Frank Atha Westbury (pen names: 'Atha' and 'Atha Westbury'), was born under the name James Bleasby on May 5, 1838 in Hunslet, Leeds, Yorkshire and arrived in Australia about 1866. He grew up in industrial Leeds in the home of his grandfather, William Bleasby, and at age sixteen, enlisted in the British Army (68th Light Infantry) serving in the Crimea, Burma and finally New Zealand during the Maori uprising of 1864-65. He later claimed that he filed reports about this war for the Manchester Guardian newspaper.

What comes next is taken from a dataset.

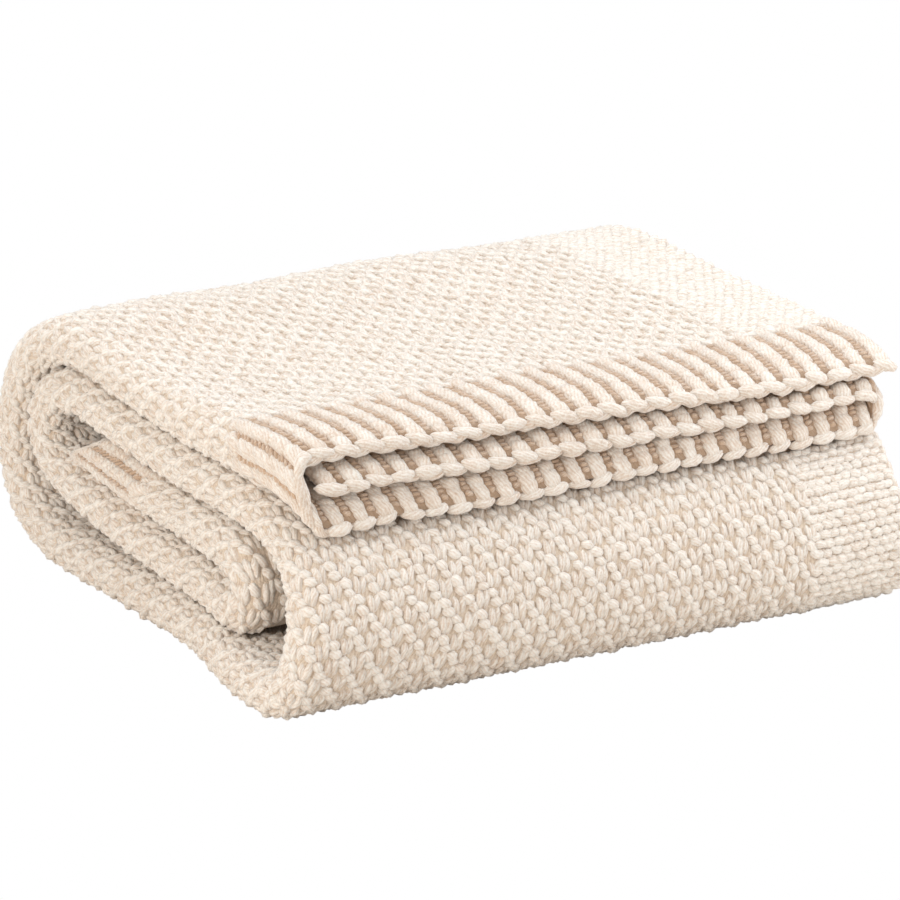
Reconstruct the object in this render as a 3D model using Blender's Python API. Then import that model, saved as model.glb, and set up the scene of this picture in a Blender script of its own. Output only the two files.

Upon arriving in Melbourne in 1866, he changed his name to Frank Westbury and fell in with a literary circle that included the poets Henry Kendall, Adam Lindsay Gordon and author Marcus Clarke. After his first work of poetry, 'Trust' was published in 1879 he went on to become a prolific author of stories for Australian and NZ newspapers in the 1880s and 1890s. Many of these were romantic adventures set in New Zealand at the time of the Maori uprisings which the author had experienced firsthand.

He also wrote stories for children. In 1896, his novel, The Shadow of Hilton Fernbrook : A Romance of Maoriland was published by Chatto & Windus, followed by Australian Fairy Tales (Ward Lock, 1897). Both books were successful and were reprinted in Australia and the USA in the early 20th century. Australian Fairy Tales was among the first works of its kind to feature Australian animals and settings and won Westbury a place, alongside Ethel Turner, as one of the best known writers for children in 19th century Australia.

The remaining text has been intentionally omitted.